Goal: Lines containing "from" are to be counted. Report the count alone.

Data extract:
::::::::::

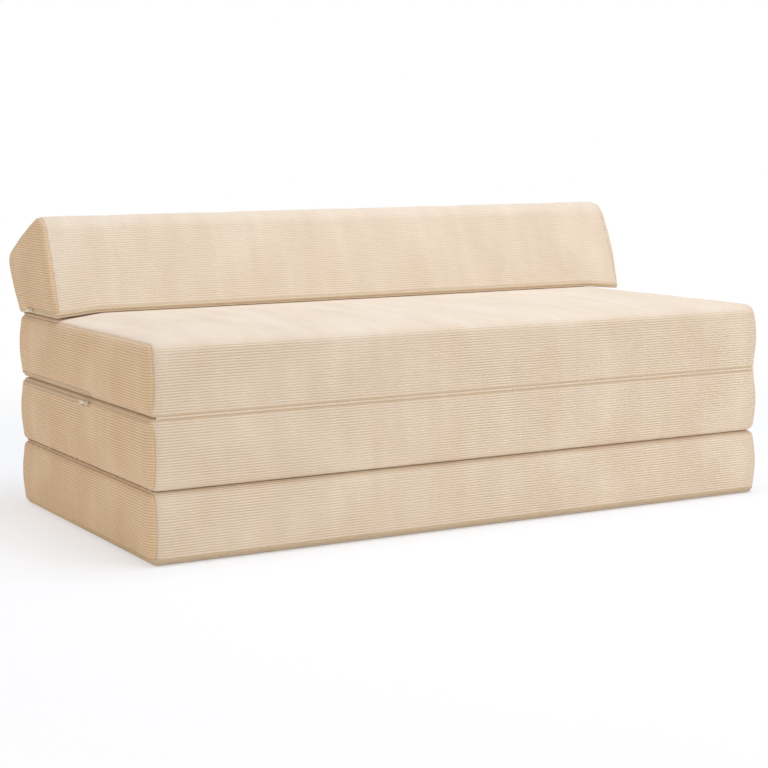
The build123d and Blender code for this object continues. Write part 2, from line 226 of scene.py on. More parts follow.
class Cushion:
    """The shape of one section. Its points are x, y and level, and its level runs from the base
    panel's face, which is on top where the section is upside down. Its corners go round from the
    front's foot: foot, front's top, back's top and heel. Its faces are numbered from the corner
    that they start at: front, top, back and base."""

    seam = 6.0
    zipper_reach = slab_zipper_reach
    hinged = {"base": (2,), "middle": (0, 2), "seat": (0, 2), "backrest": (2,)}
    looseness = 1.0
    ribbed_base = False
    foot_height = 45.0
    edge_blend = 10.0
    probe = 0.01

    def __init__(self, name, base_z, upright, zipper_side, corners, swells, radii, end_radii, top):
        self.name = name
        self.base_z = base_z
        self.upright = upright
        self.zipper_side = zipper_side
        self.corners = np.array(corners, float)
        self.swells = swells
        self.radii = radii
        self.end_radii = end_radii
        self.top = top

    def crown(self, x, y):
        """Rise of the top over the line between its corners."""
        return 0.0 * x

    def base_rise(self, x, y):
        """Rise of the base panel's face over its corners."""
        return 0.0 * x

    def side(self, number, y, level):
        """Distance outside one long face, whose swell is a parabola over its span."""
        start, end = self.corners[number], self.corners[(number + 1) % 4]
        half = np.linalg.norm(end - start) / 2
        along = (end - start) / (2 * half)
        run = (y - start[0]) * along[0] + (level - start[1]) * along[1]
        out = (level - start[1]) * along[0] - (y - start[0]) * along[1]
        return out - bulge(run - half, half, self.swells[number])

    def outside(self, points):
        """Distance outside the cushion: the largest of its faces' distances, edges rounded."""
        x, y, level = np.moveaxis(points, -1, 0)
        front, back = self.side(0, y, level), self.side(2, y, level)
        top = self.side(1, y, level) - self.crown(x, y)
        base = self.side(3, y, level) + self.base_rise(x, y)
        walls, levels = np.maximum(front, back), np.maximum(top, base)
        radius = np.where(front > back,
                          np.where(top > base, self.radii[1], self.radii[0]),
                          np.where(top > base, self.radii[2], self.radii[3]))
        around = round_max(walls, levels, radius)
        end = np.abs(x) - half_length - bulge(level - self.top / 2, self.top / 2, end_swell)
        wall_radius, top_radius, base_radius = self.end_radii
        radius = np.where(top > base, top_radius, base_radius)
        radius += (wall_radius - radius) * step(walls - levels, -self.edge_blend, self.edge_blend)
        return round_max(around, end, radius)

    def slope(self, points, away, axes=(0, 1, 2)):
        """Change of the distance along each free axis, over a hundredth of a millimetre."""
        slope = np.zeros_like(points)
        for axis in axes:
            moved = points.copy()
            moved[..., axis] += self.probe
            slope[..., axis] = (self.outside(moved) - away) / self.probe
        return slope

    def settle(self, points, axes=(0, 1, 2), rounds=6):
        """Points moved along the free axes, down the distance's own slope, onto the surface."""
        points = points.copy()
        gentlest = 0.05
        for _ in range(rounds):
            away = self.outside(points)
            slope = self.slope(points, away, axes)
            points -= (away / np.maximum((slope**2).sum(-1), gentlest))[..., None] * slope
        return points

    def sink(self, points, depth):
        """Points moved straight into the cushion by a depth."""
        slope = self.slope(points, self.outside(points))
        return points - slope * (depth / np.linalg.norm(slope, axis=-1))[..., None]

    def covered(self, y):
        """Share of the top that lies against the next section."""
        return 1.0 + 0.0 * y

    def parting(self, points):
        """Share of the valleys' deeper tone, partly painted shade, that shows on the wrap, where
        the pile parts.
        """
        return 1.0

    def folding(self, points):
        """One on the walls that fold against the next section, and nought away from them."""
        y, level = points[..., 1], points[..., 2]
        walls = [step(self.side(number, y, level), folding_depth, face_top)
                 for number in self.hinged[self.name]]
        return np.max(walls, axis=0)

    def under_top(self, points):
        """Distance outside the top alone."""
        x, y, level = np.moveaxis(points, -1, 0)
        return self.side(1, y, level) - self.crown(x, y)

    def give(self, points, near, away):
        """How far the filled cover stands off the smooth surface: a share of the simulated
        distance, within limits. It only gives inwards where a wall folds against the next section,
        and not at all at the seams, the zipper and where sections lie on each other."""
        x, y, level = np.moveaxis(points, -1, 0)
        inward = self.folding(points)
        top = step(self.under_top(points), face_depth, face_top) * self.covered(y)
        base = step(self.side(3, y, level) + self.base_rise(x, y), face_depth, face_top)
        give = np.clip(give_share * away - folding_draw * inward, -give_inwards,
                       give_outwards * (1 - inward))
        open_share = (1 - np.maximum(top, base)) * step(near, give_start, give_full)
        return self.looseness * give * open_share

    def placed(self, points):
        """Points in the frame's axes."""
        z = self.base_z + (points[..., 2] if self.upright else -points[..., 2])
        return np.stack([points[..., 0], points[..., 1], z], -1)

    def height(self, points):
        """Height of points above the base panel's face."""
        return points[..., 2] - self.base_rise(points[..., 0], points[..., 1])

    def outline(self, x, counts, samples=500):
        """Rows of points round the section at one x: the front from its seam with the base panel,
        the top and the back to its seam, with as many steps as the counts say."""
        share = np.linspace(0, 1, samples)[:, None]
        pieces = []
        for number in range(3):
            start, end = self.corners[number], self.corners[number + 1]
            flat = start + (end - start) * share
            pieces.append(np.column_stack([np.full(samples, x), flat]))
        front, top, back = self.settle(np.stack(pieces), (1, 2), rounds=16)
        seam_at = np.interp(self.seam, self.height(front), run_of(front))
        front = resample(front, np.linspace(0, 1, counts[0] + 1), seam_at)
        top = resample(top, np.linspace(0, 1, counts[1] + 1))
        seam_at = np.interp(self.seam, self.height(back)[::-1], run_of(back)[::-1])
        back = resample(back, np.linspace(0, 1, counts[2] + 1), 0.0, seam_at)
        return [self.settle(piece, (1, 2), rounds=3) for piece in (front, top, back)]

    def rising(self, points, rounds=8):
        """Height as the rows of an end panel count it: above the base panel's face at the foot,
        and above the level of the base's corners higher up."""
        rise = self.base_rise(points[..., 0], points[..., 1])
        height = points[..., 2] - rise
        for _ in range(rounds):
            height = points[..., 2] - rise * (1 - step(height, self.seam, self.foot_height))
        return height

    def end_points(self, height, y, rounds=28):
        """Points of the right end at such a height and y, found along x from outside it."""
        clear = 2.0
        x = np.full(np.shape(y), half_length + end_swell + clear)
        points = np.stack(np.broadcast_arrays(x, y, height), -1)
        for _ in range(rounds):
            rise = self.base_rise(points[..., 0], points[..., 1])
            points[..., 2] = height + rise * (1 - step(height, self.seam, self.foot_height))
            points = self.settle(points, (0,), rounds=1)
        return points

    def end_panel(self, row_step, column_step, first):
        """The right end's panel: rows that each keep one height, from the seam with the base panel
        to just under the seam with the wrap, even steps apart at the end's highest place."""
        fine, level_margin, last_row_gap = 400, 0.01, 0.15
        front, top, back = self.outline(end_seam_x + seam_gap, (fine, 2 * fine, fine))
        loop = np.concatenate([front[:-1], top[:-1], back])
        rising = self.rising(loop)
        high = np.flatnonzero(rising > rising.max() - level_margin)
        peak = high[len(high) // 2]
        heights = np.linspace(self.seam, rising[peak] - last_row_gap, 2 * fine)
        run = run_of(self.end_points(heights, np.full(2 * fine, loop[peak, 1])))
        heights = np.interp(np.linspace(0, run[-1], round(run[-1] / row_step) + 1), run, heights)
        edges = []
        for half in (slice(None, peak + 1), slice(None, peak - 1, -1)):
            ranks = np.maximum.accumulate(rising[half])
            edges.append(np.stack([np.interp(heights, ranks, loop[half, k]) for k in range(3)], 1))
        share = np.linspace(0, 1, fine)
        y = np.outer(edges[0][:, 1], 1 - share) + np.outer(edges[1][:, 1], share)
        grid = self.end_points(heights[:, None], y)
        grid[:, 0], grid[:, -1] = edges
        shares = stations(run_of(grid[0])[-1], column_step, first)
        grid = np.stack([resample(row, shares) for row in grid])
        grid[:, 1:-1] = self.settle(grid[:, 1:-1], (0, 1), rounds=3)
        return grid, shares

    def base_panel(self, wrap, end, columns, shares):
        """The base panel, inside its seams with the wrap and both ends: a blend of its edges,
        brought up onto the surface from below, with its columns cut at even or given shares."""
        down = np.array([0, 0, -seam_gap])
        fine, start_level = 260, -6.0
        t = np.linspace(0, 1, fine)
        right = resample(end[0] + down, t)
        left = right * [-1, 1, 1]
        front, back = wrap[0] + down, wrap[-1] + down
        left[0], left[-1], right[0], right[-1] = front[0], back[0], front[-1], back[-1]
        grid = coons(front, back, left, right, t, columns)
        grid[..., 2] = start_level
        grid = self.settle(grid, (2,), rounds=30)
        grid[0], grid[-1], grid[:, 0], grid[:, -1] = front, back, left, right
        grid = np.stack([resample(column, shares) for column in grid.transpose(1, 0, 2)], 1)
        grid[1:-1, 1:-1] = self.settle(grid[1:-1, 1:-1], rounds=3)
        return grid

    def panels(self, row_step, column_step, base_step, first):
        """The cover's four panels, each a grid of points on the cushion's smooth surface with the
        shares at which its rows and columns lie."""
        fine, middle_x = 400, 0.0
        lengths = [run_of(piece)[-1] for piece in self.outline(middle_x, [fine] * 3)]
        counts = [max(3, round(length / row_step)) for length in lengths]
        columns = stations(2 * end_seam_x, column_step, first)
        outlines = [self.outline(x, counts) for x in (columns * 2 - 1) * end_seam_x]
        wrap = np.stack([np.concatenate([front[:-1], top[:-1], back])
                         for front, top, back in outlines], 1)
        end, end_columns = self.end_panel(row_step, column_step, first)
        base_rows = stations(section_depth, base_step, first)
        if self.ribbed_base:
            base_rows = np.linspace(0, 1, round(backrest_base_depth / row_step) + 1)
        base = self.base_panel(wrap, end, columns, base_rows)
        even = [np.linspace(0, 1, len(grid)) for grid in (wrap, end)]
        return {"wrap": (wrap, even[0], columns), "left": (end * [-1, 1, 1], even[1], end_columns),
                "right": (end, even[1], end_columns), "base": (base, base_rows, columns)}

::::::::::

Solution to this problem: 9